The plaintiff has not rebutted this evidence. He has not challenged the authenticity of his signature. *fn4 He has not alleged that the return receipt acknowledged receipt of any package other than the FAD. He has not made any allegations suggesting that the FAD was received on any day other than October 8, 1999. Therefore, the court will accept as true the defendant's contention that the plaintiff received the decision on October 8, 1999.
Furthermore, the plaintiff has failed to assert any equitable claims that would support a decision to toll this statutory limitation. He has never argued that the defendant induced him to file in an untimely manner, nor did he file a defective pleading within the statutory period and then refile a proper pleading outside of it. Rather than asserting any defenses to the limitations argument, the plaintiff merely states in a conclusory fashion that "[the] complaint was timely." See Pl. Resp. at 3. This response is insufficient. The plaintiff here simply failed to file by the deadline. While a plaintiff may understandably clamor for his day in court, a defendant is entitled to rely on statutory provisions which grant repose. There is no genuine dispute over the fact that the plaintiff filed his complaint beyond the statutory deadline without justification. Thus, I will grant the defendant's motion for summary judgment on the plaintiff's age, sex, and retaliation claims.
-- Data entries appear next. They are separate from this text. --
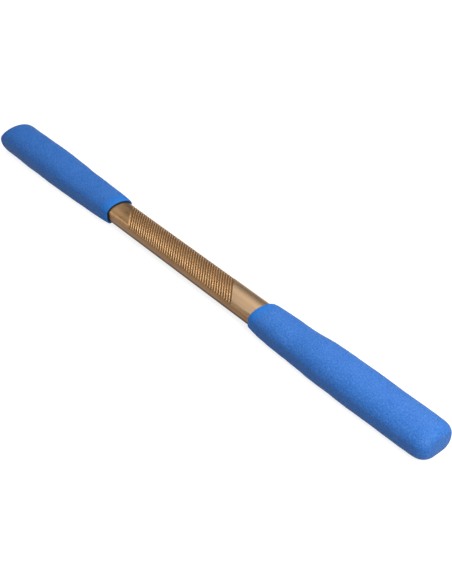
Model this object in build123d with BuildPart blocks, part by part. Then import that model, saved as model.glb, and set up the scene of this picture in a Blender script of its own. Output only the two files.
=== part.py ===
from build123d import *

import os
from math import cos, radians, sin

# A padded training stick. A half-round metal bar, ribbed over its dome where the hand holds
# it, is bare in the middle. Each end of it steps down to a flat tang between the two halves
# of a moulded core, and a closed foam sleeve is pulled over core, bumper and bar.
#
# Frame: X runs along the stick, Z is up through the ribbed dome, and the origin lies under
# the middle of the stick on the surface that the two sleeves rest on. Sizes are in mm.

# Overall
exposed_length = 160.0  # bare bar between the two sleeve mouths
sleeve_length = 150.0  # mouth to closed end

# Bar section: flat underside, upright flanks and an elliptical dome
bar_width = 20.0
flank_height = 7.0
dome_height = 4.5
bar_corner_radius = 2.0  # along the two edges of the underside

# Ribbing milled over the dome
left_plain_length = 16.75  # smooth bar between the left mouth and the first groove
right_plain_length = 30.75
rib_pitch = 2.5  # along the bar
rib_skew = 45.0  # degrees between a groove and a square cut across the bar
groove_radius = 0.85
groove_depth = 0.5
groove_runout = 12.0  # degrees of the dome left smooth above each flank

# Bar end inside the sleeve
shoulder_depth = 48.0  # full bar section inside each sleeve
tang_width = 14.0
tang_thickness = 5.0
tang_corner_radius = 3.0

# Two-part core, clamped round the tang by two spring pins
core_wall = 2.0  # how far the core stands proud of the bar section
nose_length = 10.0  # taper at the shoulder end of the core
pin_diameter = 4.0
pin_wall = 0.8
pin_slit = 0.7
pin_inset = 18.0  # shoulder to first pin, and last pin to tang tip
pin_recess = 0.5  # pin end below the core surface

# Rubber bumper plugged into the end of the core
bumper_thickness = 7.5
bumper_edge_radius = 3.0
plug_diameter = 8.0
plug_length = 9.0
plug_tip_gap = 0.5
core_web = 8.4  # solid core between the tang slot and the plug socket

# Rubber liner between bar and sleeve mouth
liner_wall = 0.6
liner_setback = 0.5  # liner end behind the sleeve mouth
liner_end_gap = 5.5  # bare bar between the liner and the core

# Foam sleeve
mouth_foam = 1.5  # foam thickness at the mouth
neck_foam = 2.1  # where the sleeve starts to climb over the core
body_foam = 2.6  # over the core
end_foam = 5.8  # beyond the bumper
climb_lead = 2.0  # how far the climb over the core's nose starts ahead of it and ends behind it
end_rounding_length = 9.0
end_rounding_inset = 5.5
lip_radius = 1.0

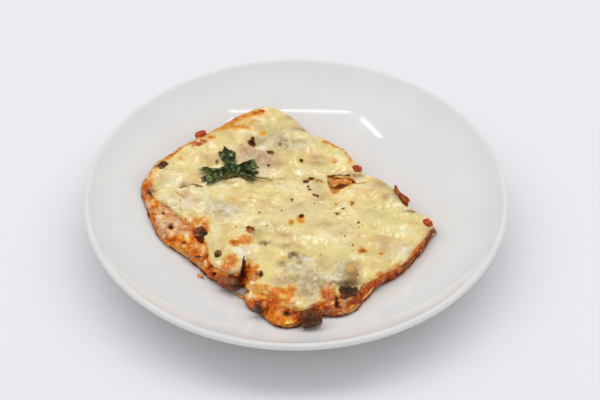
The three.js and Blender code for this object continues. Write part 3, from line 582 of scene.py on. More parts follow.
# Greenish flecks under the cheese's skin, and crumbs on the plate, in the same way.
HERBS = [
    (259.5, 212, 0.7), (281.8, 208.5, 0.5), (266.5, 224.8, 0.6), (264.5, 243.8, 1.0), (213.5, 203.6, 0.4),
    (236, 226.5, 0.6), (320, 241, 0.4), (357.5, 254.5, 0.4), (349.5, 241.5, 0.4), (288, 146.5, 0.5),
]
CRUMBS = [
    (199.8, 276.6, 1.5), (202.4, 278.4, 0.8), (241, 297.5, 1.7), (238.6, 295.6, 1.2), (243.6, 299.6, 0.9),
]

# ---- what shows on the sides ----
# Painted one over the other: pixel x, y, half width, half height, tone from light to dark,
# warmth from meat to sauce.
SIDE_SPOTS = {
    "flank, all": (170, 226, 18, 17, 0.36, 0.25), "flank, low, all": (194, 250, 15, 10, 0.42, 0.6),
    "left corner, pale": (147.5, 176, 4, 4, 0.12, 0.5), "left corner": (146.5, 184, 3.5, 4, 0.35, 0.9),
    "left corner, dark": (150, 193, 3, 4, 0.85, 0.2), "notch's edge": (199, 221, 10, 4, 0.25, 1.0),
    "notch's edge, right": (207, 226, 3.5, 6, 0.25, 0.8), "left edge": (149, 205, 4, 8, 0.22, 0.25),
    "left, orange": (154, 202, 4, 5, 0.34, 0.85), "left, red": (152, 217, 3, 6, 0.55, 1.0),
    "left, peach": (159, 215, 4, 7, 0.24, 0.35), "under the flap": (175, 208, 8, 3.5, 0.17, 0.0),
    "dot": (177, 212, 1.2, 0.9, 0.9, 0.0), "freckle": (165, 218, 3, 2, 0.32, 0.9),
    "freckle, right": (172.5, 219, 3, 2.5, 0.3, 1.0), "flank": (170, 228, 9, 7, 0.34, 0.3),
    "flank's shine": (173, 233.5, 3, 2, 0.14, 0.3), "flank, low": (170, 241, 6, 4, 0.42, 1.0),
    "flank, right": (178, 239, 5, 4, 0.52, 1.0), "cream lump": (187, 238, 2, 4.5, 0.06, 0.6),
    "pink lump": (184, 247, 3, 2.2, 0.18, 0.2), "its shadow": (183.5, 243, 2.5, 1.2, 0.75, 0.4),
    "pasta, left": (175, 250.5, 10, 4.5, 0.2, 1.0), "right of it": (192, 252, 4, 5, 0.45, 1.0),
    "maroon": (203, 235, 7, 6.5, 0.8, 0.75), "maroon's heart": (204, 236, 3.5, 4, 0.92, 0.3),
    "maroon's shine": (196, 235, 4, 0.9, 0.3, 0.3), "under it": (194.5, 241, 3, 2.5, 0.5, 1.0),
    "tan": (197, 244.5, 3, 3, 0.42, 0.3), "orange": (201.5, 247, 3, 3, 0.42, 1.0),
    "salmon": (204.5, 250, 3.5, 3.5, 0.26, 0.5), "salmon, low": (200, 254, 3.5, 2, 0.24, 0.5),
    "grey crack": (198.5, 257, 4.5, 1.1, 0.85, 0.0), "tan strip": (198, 265, 6, 5, 0.32, 0.4),
    "stream": (208, 263, 3, 13, 0.56, 1.0), "stream, dark": (212, 273, 2.5, 8, 0.68, 1.0),
    "stream's shine": (206, 262, 1, 4, 0.24, 0.6), "by the stream": (218, 265, 4.5, 6, 0.13, 0.4),
    "orange, low": (223, 272, 4, 3.5, 0.36, 1.0), "wine": (229, 274, 4, 2.5, 0.76, 0.6),
    "wine's shine": (226.5, 274.5, 2, 2, 0.3, 0.3), "dark lumps": (236, 284, 6, 7, 0.82, 0.3),
    "their light": (232.5, 281, 2, 2.2, 0.45, 0.4), "foot": (219, 286, 8, 2, 0.62, 1.0),
    # cleft: its near-black tone is painted shade in the cleft.
    "cleft": (243, 270, 3.3, 13, 1.0, 0.6), "cleft's red": (246, 274, 1.2, 6, 0.7, 1.0),
    "by the cleft": (250.5, 271, 4, 5, 0.42, 0.9), "tan oval": (254, 276.5, 2.5, 2.5, 0.42, 0.3),
    "oval": (260, 273.6, 3.6, 3.6, 0.88, 0.4), "orange, foot": (247, 284, 4, 4, 0.42, 1.0),
    "ridge, left": (250, 293, 5, 8, 0.12, 0.4), "orange spot": (250.5, 305, 3.5, 3.5, 0.47, 1.0),
    "hollow": (259, 310, 4.5, 5.5, 0.8, 0.25), "cream ridge": (264.5, 304, 2.2, 5, 0.04, 0.7),
    "lumps": (271, 314, 5, 5, 0.38, 1.0), "lumps, low": (275, 322, 4, 2.5, 0.44, 1.0),
    "corner, left": (261, 290, 7, 5, 0.2, 0.9), "corner": (274, 295, 8, 6, 0.4, 1.0),
    "corner, yellow": (264, 284, 6, 4, 0.18, 1.0), "corner, peach": (284, 297, 4, 2.5, 0.13, 0.7),
    "corner, top": (292, 290, 4.5, 4, 0.32, 1.0), "corner, red": (293, 306, 5, 4, 0.5, 1.0),
    "corner's rim": (282, 305, 5, 2, 0.1, 0.9), "dark line": (287, 314.5, 4, 1.3, 0.88, 0.3),
    "over the aubergine": (303, 310, 8, 2.2, 0.92, 0.4), "yellow lump": (290, 322, 8, 3.5, 0.12, 1.0),
    "right, orange": (321, 304.5, 4.5, 2.5, 0.4, 1.0), "right, lumps": (331, 292, 6, 7, 0.48, 0.9),
    "right, tan": (326, 287, 3, 3, 0.3, 0.6), "seam": (336, 303, 1.4, 9, 0.92, 0.8),
    "seam's shine": (333.3, 303, 1, 3, 0.3, 0.3), "right, dark": (330, 311, 7, 5, 0.72, 0.6),
    "olive": (344, 306, 4, 6, 0.52, 0.2), "under the mushroom": (348, 289, 8, 6, 0.95, 0.0),
    "aubergine": (309, 320, 13, 9, 0.8, 0.5), "aubergine, lit": (304.5, 315.5, 3.5, 2.5, 0.68, 0.7),
    "aubergine's side": (317, 325, 2.5, 3, 0.7, 0.2), "aubergine, left edge": (160, 165, 7, 5, 0.78, 0.0),
    "aubergine, left edge, lit": (158, 168, 3, 2, 0.5, 0.3),
}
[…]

The plaintiff failed to file his race, color, national origin and religion claims with the Post Office, as he was supposed to do, before filing them here. He also filed his age, sex, and retaliation claims with the district court too late. Since these material facts are not in dispute, defendant's motion for summary judgment will be granted. An appropriate order accompanies this memorandum opinion.